Noisy Neighbor Alerts

Multi-tenant systems: one tenant impacts others. Alert on it.

What a noisy neighbor is

Noisy neighbors are workloads that share infrastructure: one workload spikes, the others see latency, errors, or throttling. Common in Kubernetes (CPU and memory contention), shared databases (lock contention), and shared network (bandwidth). Noisy-neighbor alerts catch the contention before users see it.

Shared infrastructure. Multiple workloads on the same node, database, or network; one workload spike affects all neighbors.
Common surfaces. Kubernetes nodes (CPU/memory), shared databases (lock contention), shared network (bandwidth saturation).
User-visible before contention. Latency and errors precede outright failure; the contention surfaces at the application layer first.
Predictive value. Catching contention early avoids the cascade that follows when workloads start retrying against degraded neighbors.

What to alert on

The signals are well-understood. CPU throttling, memory pressure, database lock waits, connection pool exhaustion, network packet drops; each maps to a specific contention class, and each has a threshold that catches the contention before users do.

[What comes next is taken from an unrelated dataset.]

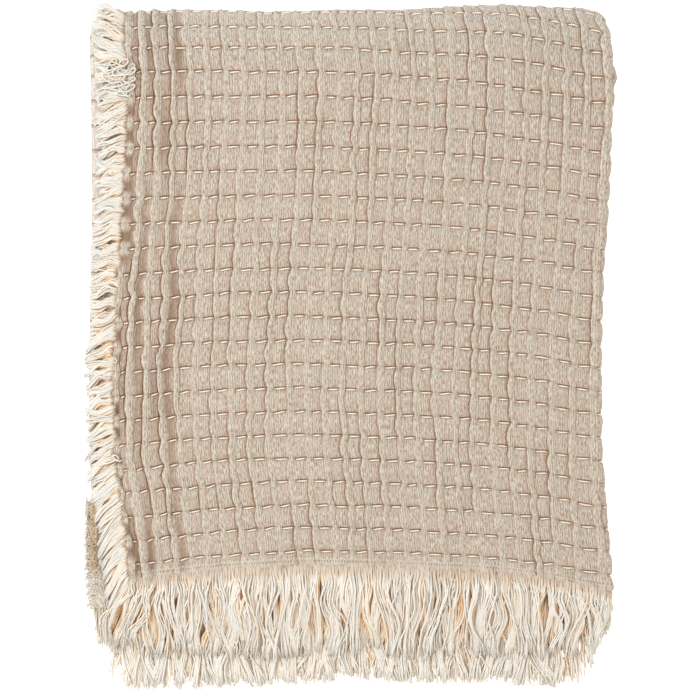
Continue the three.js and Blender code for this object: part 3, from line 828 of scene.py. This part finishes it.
def make_end_fringe(name, tiers, seed, finish, count):
    """Threads in loose locks, flat and close together at the hem, rounder and wavy below it. Each
    has count points."""
    chance = np.random.default_rng(seed)
    draw = chance.uniform
    strands, depths = [], []
    t = np.linspace(0, 1, count)
    for tier in tiers:
        u, u_end = tier["across"]
        while u < u_end - 1:
            wide = min(tier["lock"] * draw(0.45, 1.6), u_end - u)
            middle = u + wide / 2
            centre = place([middle], [0.0], [0.0])[0]
            fan = -23 * (1 - ease(middle / 28)) if tier["top"] else 0.0
            drift = fan + tier["drift"] * np.clip(chance.normal(), -1.6, 1.6) * ease(middle / 20)
            drift = drift if centre[0] < 205 else -1.5 - 0.4 * abs(drift)
            tip_y = column(tier["tips"], centre[0] + drift, 1) + abs(chance.normal(0, tier["ragged"]))
            long = max(10.0, centre[1] - tip_y)
            sway, phase, waves = draw(1.0, 3.8), draw(0, CIRCLE), draw(0.6, 1.5)
            hook = tier["hook"] * chance.normal() * (1 - ease((centre[0] - 195) / 10))
            rise = tier["lift"] * draw(0, 1)
            narrow, flare = draw(0.4, 0.78), draw(0.7, 1.25)
            twist = draw(-1.3, 1.3)
            # painted shade: how deep the lock's tier lies, a little different for each lock, fading out at
            # the right end
            depth_shade = tier["depth_shade"] * (1 - ease((centre[0] - 196) / 8)) + chance.normal(0, 0.09)
            closer = 1 + 0.8 * (1 - ease(middle / 30)) if tier["top"] else 1.0
            number = max(4, int(round(wide / tier["spacing"] * closer)))
            dropped = HEM_Y + SHIFT_Y - centre[1]
            for i in range(number):
                at = u + wide * (i + draw(0, 1)) / number
                layer = draw(-1, 1)
                stray = chance.normal(0, 3.5) if draw() < tier["loose"] else 0.0
                own = long * draw(0.9, 1.0)
                # the threads leave the weave a few at a time, a little before or after the hem
                hold = draw(0.6, HEM_HOLD)
                out = (own + hold) * t - hold
                v = np.maximum(-out, -0.4)
                s_at = np.interp(at, U_KNOTS, S_KNOTS)
                on_cloth = relief(np.full(count, s_at), row_of(np.maximum(v, 0.0)))[0]
                freed = ease((out + 2.5) / 5)
                face = CLOTH / 2 + on_cloth + tier["sunk"]
                root = place(np.full(count, at), v, face + (0.3 + 0.7 * layer) * freed)
                free = np.clip(out / own, 0, 1)
                half = (at - middle) / (wide / 2)
                angle = twist * free
                across = half * np.cos(angle) - 0.4 * layer * np.sin(angle)
                through = half * np.sin(angle) * 0.5 + layer * np.cos(angle)
                gathered = ease((out - 5) / (0.4 * own))
                squeeze = (1 - (1 - narrow) * gathered) * (1 + (flare - 1) * ease((free - 0.6) / 0.4))
                x = centre[0] + across * wide / 2 * squeeze + root[:, 0] - root[-1, 0]
                # next to the hem they stand in small bunches with slits between them
                bunch = (np.floor(at / 2.6) + 0.5) * 2.6 - at
                x = x + 0.4 * bunch * ease((out + 1) / 3) * (1 - gathered)
                bend = np.sin(phase + CIRCLE * waves * free)
                x = x + drift * ease(free) + sway * ease(free / 0.25) * bend
                x = x + hook * ease((free - 0.6) / 0.4) + stray * ease((free - 0.1) / 0.8)
                ripple = draw(0, CIRCLE) + draw(2, 4) * CIRCLE * free
                x = x + 0.4 * ease(free / 0.2) * np.sin(ripple)
                x = x + tier["wisp"] * chance.normal() * ease((free - 0.3) / 0.7) ** 2
                y = np.where(out > 0, root[-1, 1] - np.maximum(out, 0) + 0.4, root[:, 1])
                start = np.interp(dropped, FALL_Y, FALL_Z)
                fall = (np.interp(out + dropped, FALL_Y, FALL_Z) - start) / (1 - start)
                fall = np.maximum(fall, 0)
                z = root[:, 2] * (1 - fall) + tier["tip_z"] * fall
                z = z + (rise + 1.7 * through + 0.5 * abs(stray)) * ease(free / 0.25) * (1 - 0.3 * fall)
                size = draw(0.85, 1.15) * (1 - 0.3 * ease((t - 0.88) / 0.12))
                strands.append(np.column_stack([x, y, np.maximum(z, 0.8), size]))
                # painted shade on the underside and at the sides of each lock
                deep = depth_shade + 0.32 * (1 - through) / 2 + 0.42 * np.abs(across) ** 3
                deep = deep + 0.1 * draw(-1, 1)
                # painted shade at the hem, fading over the first few millimetres out
                at_root = tier["depth_shade"] + draw(0.1, 0.8)
                deep = at_root + (deep - at_root) * ease(out / 9)
                # painted shade where the tier lies covered by the one above
                covered = tier["covered"] * (1 - ease((out + dropped - tier["shows_from"]) / 14))
                depths.append(np.clip(np.maximum(deep, covered), 0, 1))
            u += wide
        for end in weft_ends(chance, tier):
            strands.append(end)
            # the frayed weft ends take the deep colour, a painted shade between the locks
            depths.append(np.full(len(end), 0.85))
    return yarn(name, strands, END_YARN, finish, depths)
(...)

CPU throttling. container_cpu_cfs_throttled_seconds_total above 5% for 10 minutes is contention.
Memory pressure. node_memory_MemAvailable_bytes per node below 10% triggers scheduler pressure.
Database contention. Lock waits, connection pool exhaustion; surfaces shared-database contention before the app times out.
Network drops. Packet drops on the node interface; surfaces bandwidth contention before the app sees retransmissions.

Attributing the noise

An alert that says "a pod is throttled" is unhelpful. The on-call needs "pod X on node Y is throttling pod Z." Attribution is built from cgroup metrics plus node-level metrics, and the top-N consumers per node are surfaced in the alert payload so the on-call has a starting point in 30 seconds.

Per-pod cgroup metrics. CPU and memory consumption attributed per pod; the noisy pod is identified, not just the throttled one.
Node-level top-N. Top 5 CPU and memory consumers per node; the contention attribution is one query.
Surface in alert payload. The on-call sees the top consumers in the page; the starting point is data, not investigation.
Per-node trend view. Top consumers tracked over time; supports investigation when the noise is intermittent.

Common remediations

The remediations are well-understood: resource requests and limits, workload class separation, QoS classes. Each addresses a different aspect of contention, and the discipline is to apply them in sequence rather than as one-off responses to incidents.

Resource requests and limits. Without them, the scheduler cannot prevent contention; the baseline that makes the rest of the controls work.
Workload class separation. Bin-pack noisy workloads on dedicated node pools; separates the contention domain.
QoS classes. Guaranteed > Burstable > BestEffort; critical workloads run as Guaranteed to survive contention.
Per-tenant isolation. Hard limits on namespace resource consumption; supports multi-tenant clusters where the contention attribution becomes a billing question.

When to invest

Noisy-neighbor work is a real investment, and not every cluster needs it. Multi-tenant clusters and shared databases need attribution; single-tenant nodes do not. Above 50 services on shared infrastructure, attribution becomes load-bearing and the investment pays back fast.

Multi-tenant clusters. Attribution is required; without it, contention complaints have no starting point.
Above 50 shared services. Attribution becomes load-bearing; the cost of investigating without it grows faster than the cluster.
Single-tenant nodes skip. No noisy-neighbor problem; the investment does not pay back.
Start with CPU throttling. Cheap, accurate, explains 70% of latency complaints from app teams; the highest-leverage first alert.